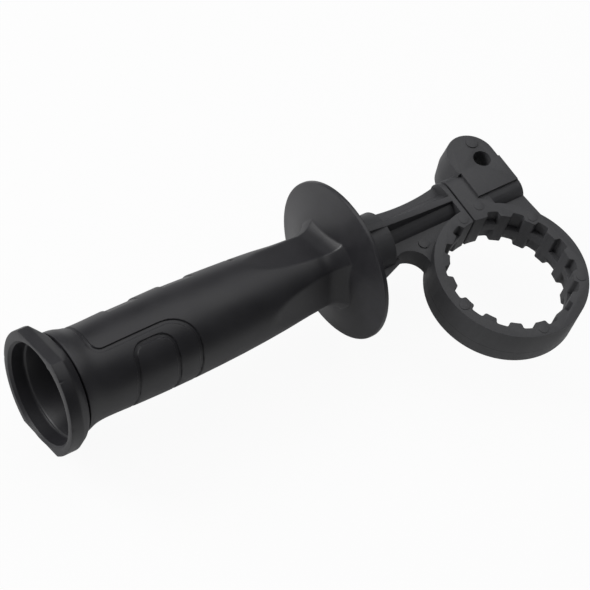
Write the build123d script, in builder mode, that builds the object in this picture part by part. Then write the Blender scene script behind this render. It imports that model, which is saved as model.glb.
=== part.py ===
from build123d import *
import math
import os

# Side handle of a rotary hammer: a hollow moulded grip with a hand guard, turned on a
# long bolt that closes a split, toothed clamp ring round the tool's collar.
# Millimetres. The origin is the centre of the ring's bore and +Z is the bore's axis.
# The grip points along -X, on the bolt's axis at y = bolt_offset.

# Clamp ring
collar_radius = 25.0
tooth_depth = 2.2
pocket_count = 15
pocket_pitch = 22.8
pocket_root_width = 5.0
pocket_flank_angle = 81.0
band_thickness = 3.8
band_high = 2.6
band_low = -0.3
ring_wall = 4.1
ring_height = 16.7
split_gap = 0.8

# Bolt, nut and the hole for the depth gauge
bolt_offset = 38.2
bolt_radius = 4.0
bolt_clearance = 0.3
hex_across_flats = 13.0
hex_clearance = 0.1
hex_face_radius = 6.2
hex_chamfer_angle = 30.0
head_height = 5.3
nut_height = 6.5
nut_bore_clearance = 0.06
bolt_overhang = 3.0
bolt_chamfer = 0.8
gauge_radius = 3.7
gauge_x = 20.7
gauge_y = 9.75

# Lug, on the far side of the split
lug_length = 28.6
lug_half_width = 10.5
lug_corner = 5.9
pad_rise = 1.3
pad_start = 8.1
pad_set_back = 0.7
pad_low = -4.7
pad_high = 8.1
ear_radius = 10.5
ear_x = 17.4
ear_y = 12.5
ear_overlap = 1.5
ear_rise = 1.15
ear_draft = 5.0
bridge_length = 13.0
side_web_half_height = 4.5

# Neck, between the guard and the ring
plate_thickness = 2.5
tube_radius = 6.4
fin_thickness = 2.5
neck_end = 36.3
sleeve_radius = 12.05
sleeve_length = 19.1
web_top = 3.0
web_bottom = -5.8
web_skin = 2.4
web_wall = 2.2
web_waist = 8.5
web_waist_x = 16.7
web_root = 10.25
arch_crown = 11.4
arch_fall = 7.4
arch_middle = 8.4
arch_reach = 11.9
gusset_reach = 7.6
gusset_overlap = 3.0
gusset_thickness = 1.6
fin_rise = 3.2
fin_shoulder_rise = 2.6
fin_shoulder_length = 8.0
fin_neck_rise = 0.1
fin_crest_rise = 1.7
fin_crest_x = 20.0

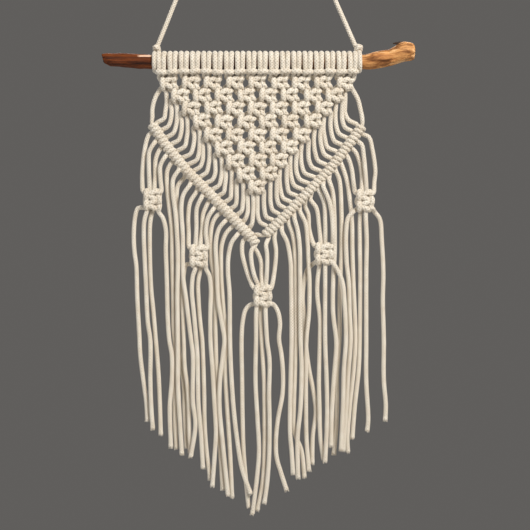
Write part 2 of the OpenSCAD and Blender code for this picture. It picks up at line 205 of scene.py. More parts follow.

━━━

Return every line of the preceding records in which the word "Write" appears.

Write the build123d script, in builder mode, that builds the object in this picture part by part. Then write the Blender scene script behind this render. It imports that model, which is saved as model.glb.
Write part 2 of the OpenSCAD and Blender code for this picture. It picks up at line 205 of scene.py. More parts follow.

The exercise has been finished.